İnsan diyoruz ya, işte. Asıl dünya o bence. Dünya, aslında onun zihninde ve düşüncelerinde saklanan sonsuz bir okyanustur. Bu yüzden herkesin dünyası birbirinden farklı ve kendine özeldir. Önemli olan o okyanusa bakmak değil, onu tam mânâsıyla görebilmektir.
Bakmak ve görmek de işte bu nedenden dolayı birbirinden farklıdır. Siz bakmayı görmek sanırsınız ama görmek, bakmaktan da öte, o sonsuzluğu, nelerin güzelleştirdiğini iliklerinize kadar hissedebilmekten geçer. Gördükleriniz, yani hissettikleriniz sizi hayata bağlayacak ve size bu okyanusu sevdirecek olmalı ki, gerçek dünyanızı sonuna kadar yaşayabilin. O yüzden sevmeye önce kendinizle başlayın ki, sevebileceğiniz bir dünyanız olsun.
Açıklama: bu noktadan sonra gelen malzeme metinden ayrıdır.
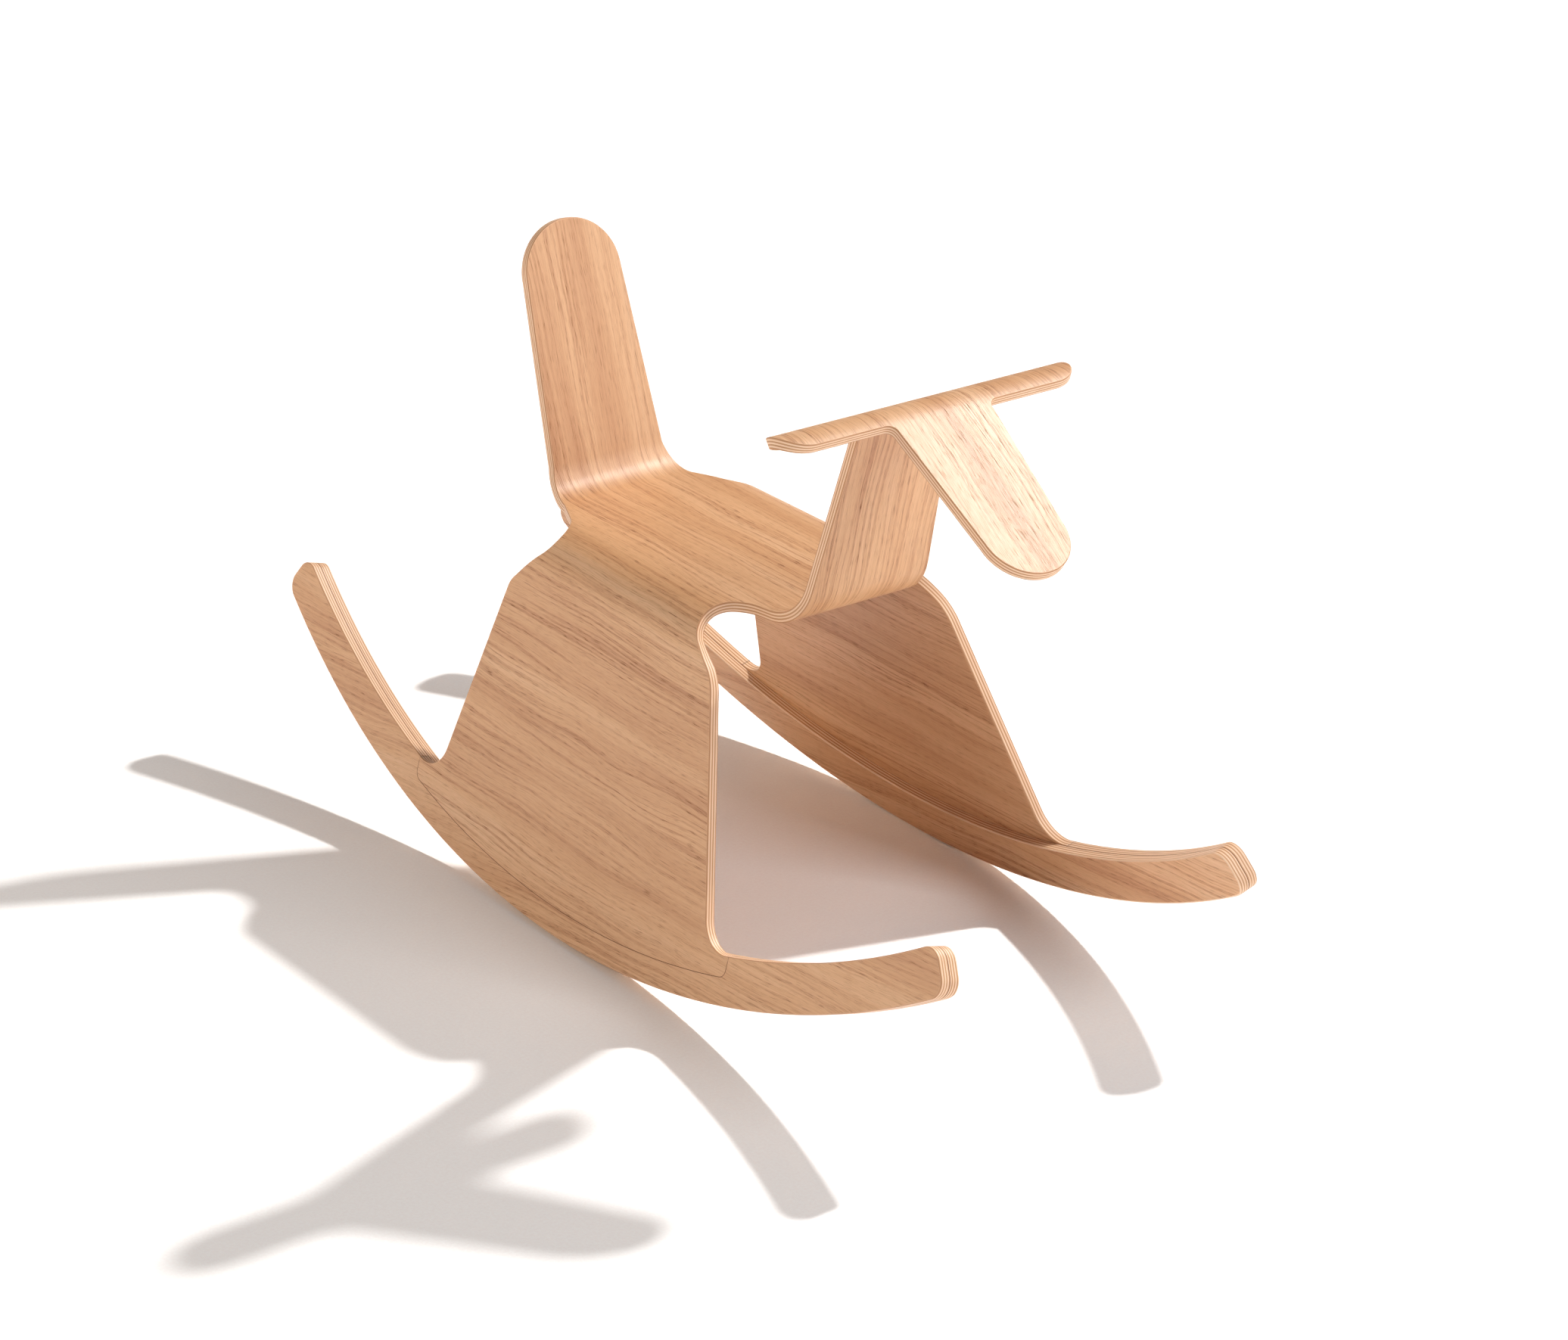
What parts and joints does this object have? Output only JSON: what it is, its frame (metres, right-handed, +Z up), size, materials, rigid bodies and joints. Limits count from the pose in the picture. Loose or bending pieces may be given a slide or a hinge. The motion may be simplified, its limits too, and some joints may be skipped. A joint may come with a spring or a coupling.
{
  "type": "rocking horse",
  "caption": "Toddler's rocking horse in moulded oak-faced plywood: one bent sheet makes backrest, seat, splayed sides, neck, handlebars and head, on curved laminated runners.",
  "frame": {"origin": "on the floor, midway between the two runners and midway between their tips", "axes": "+X forward, the way the head points; +Y to the rider's left; +Z up"},
  "size_m": [0.9347, 0.3874, 0.5164],
  "materials": {
    "oak_face": "clear satin lacquer on oak veneer",
    "birch_core": "sanded ply edges, clear lacquer"
  },
  "bodies": {
    "root": {"shell_upper_veneer": "oak_face", "shell_core": "birch_core", "shell_lower_veneer": "oak_face", "runner_right_outer_face_veneer": "oak_face", "runner_right_outer_core": "birch_core", "runner_right_outer_glue_veneer": "oak_face", "runner_right_inner_glue_veneer": "oak_face", "runner_right_inner_core": "birch_core", "runner_right_inner_face_veneer": "oak_face", "runner_left_outer_face_veneer": "oak_face", "runner_left_outer_core": "birch_core", "runner_left_outer_glue_veneer": "oak_face", "runner_left_inner_glue_veneer": "oak_face", "runner_left_inner_core": "birch_core", "runner_left_inner_face_veneer": "oak_face"}
  },
  "joints": []
}
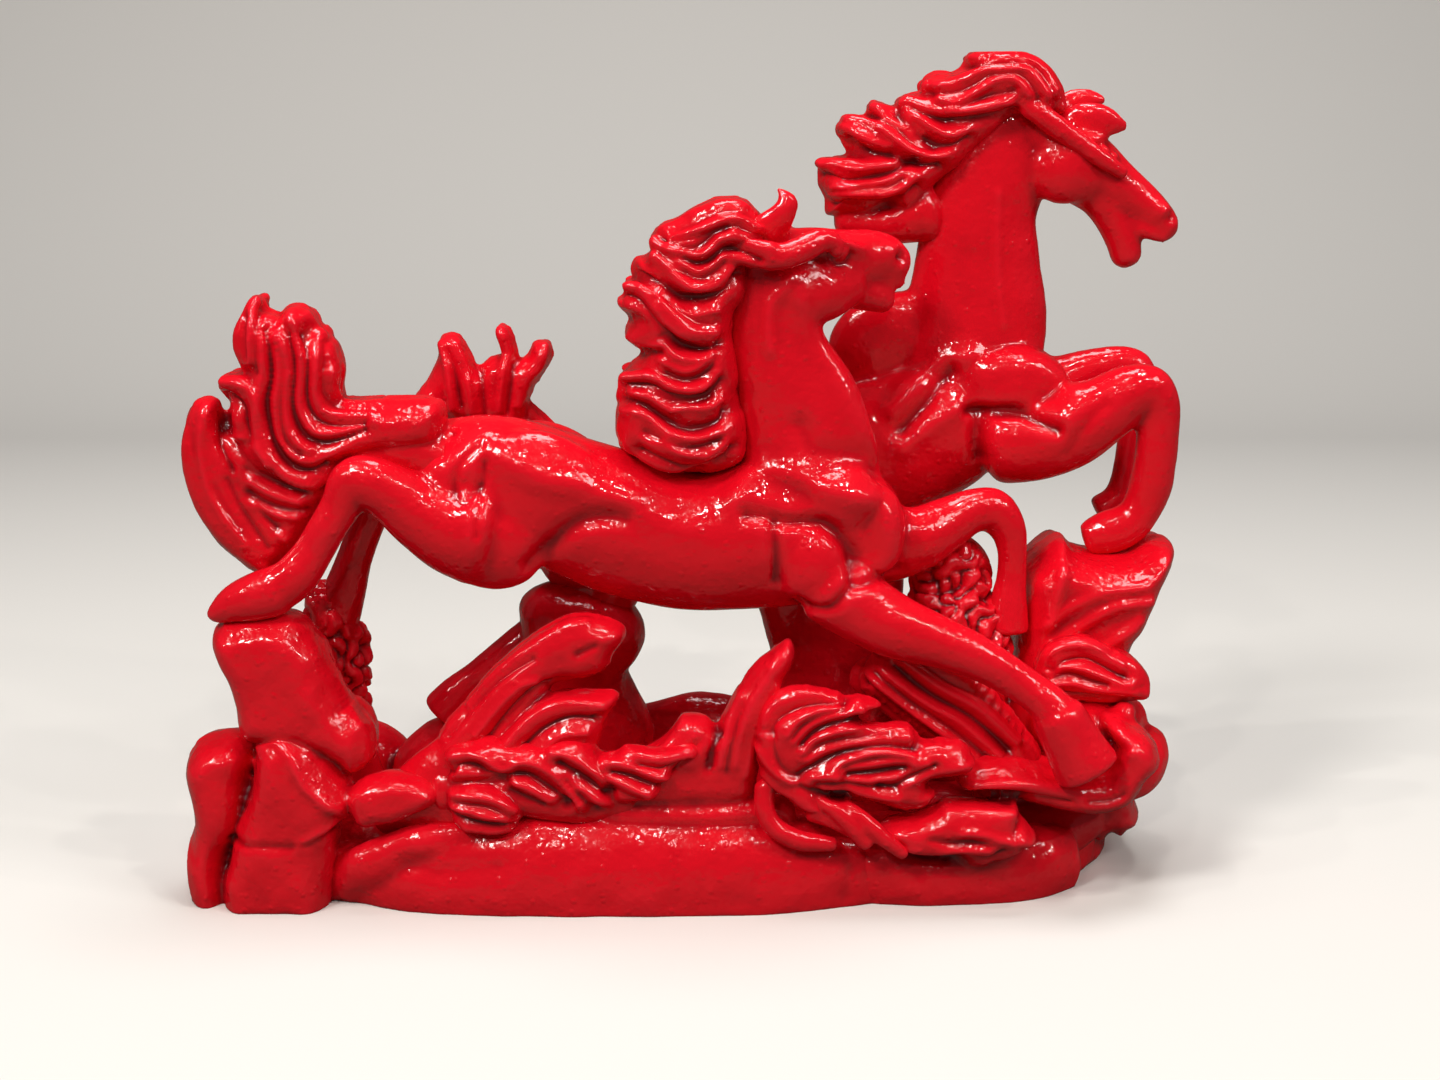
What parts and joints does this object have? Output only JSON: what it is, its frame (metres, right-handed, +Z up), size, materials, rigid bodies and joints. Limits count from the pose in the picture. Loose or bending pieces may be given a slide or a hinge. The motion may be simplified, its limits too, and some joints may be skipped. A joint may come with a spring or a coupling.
{
  "type": "horse sculpture",
  "caption": "Openwork resin ornament of galloping horses above rocks and wind-blown tufts, in one glossy red.",
  "frame": {"origin": "a point of the flat underside, near its middle", "axes": "+X the way the horses run, along the length; +Y away from the display side, across the depth; +Z up"},
  "size_m": [0.3908, 0.1285, 0.3248],
  "materials": {
    "horses": "glossy red enamel over cast resin",
    "hair": "glossy red enamel over combed locks",
    "rock": "glossy red enamel over rock relief",
    "tufts": "glossy red enamel over combed blades"
  },
  "bodies": {
    "root": {"front_torso": "horses", "rear_torso": "horses", "front_head": "horses", "rear_head": "horses", "front_near_hind_leg": "horses", "front_far_hind_leg": "horses", "front_near_foreleg": "horses", "front_far_foreleg": "horses", "rear_near_foreleg": "horses", "rear_far_foreleg": "horses", "rear_near_hind_leg": "horses", "rear_far_hind_leg": "horses", "front_mane": "hair", "rear_mane": "hair", "front_tail": "hair", "front_tail_skirt": "hair", "rear_tail": "hair", "back_hoof_boulder": "rock", "ground": "rock", "front_bank": "rock", "left_outer_boulder": "rock", "left_inner_boulder": "rock", "left_small_boulder": "rock", "left_pillar": "rock", "left_column": "rock", "left_rear_boulder": "rock", "back_left_boulder": "rock", "crest": "tufts", "left_tuft": "tufts", "middle_rock": "rock", "middle_column": "rock", "chest_column": "rock", "coral_rock": "rock", "fan_tuft": "tufts", "slope_tuft": "tufts", "right_ledge": "rock", "right_front_boulder": "rock", "right_corner_boulder": "rock", "right_inner_boulder": "rock", "right_cliff": "rock", "cliff_tuft": "tufts", "back_bank": "rock"}
  },
  "joints": []
}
İçinizden soruyorsunuz kendinize: “İnsan kendini nasıl sever?” diye. Aslında kendini sevmek, bütün hatalarıyla kendini affetmekle başlar. Yani kendinizi sevmek istiyorsanız, bundan siz sorumlu değilsiniz. Bugüne kadar yaşadıklarınız veya size yaşatılanların hiçbiri sizin suçunuz olmadı. İşte siz bunu anlayana kadar zaman akıp gitti. Siz aslında yaşadığınız sürece varsınız hayatta.
Şimdi derin bir nefes alıp, kendinizi benim için çok sevin. Kendi dünyasını henüz keşfedemeden dünyadan ayrılmış güzel kalpler için de kendinizi çok sevin. Çünkü dünya, hiçbir zaman siz ve sizin düşüncelerinizden daha büyük olamadı.
Ellerine , kalemine sağlık.İnsanların kendi dünyasını okyanusa benzetmek de güzel olmuş , en çok etkileyen kısım kendini sevme konusu , çok haklı.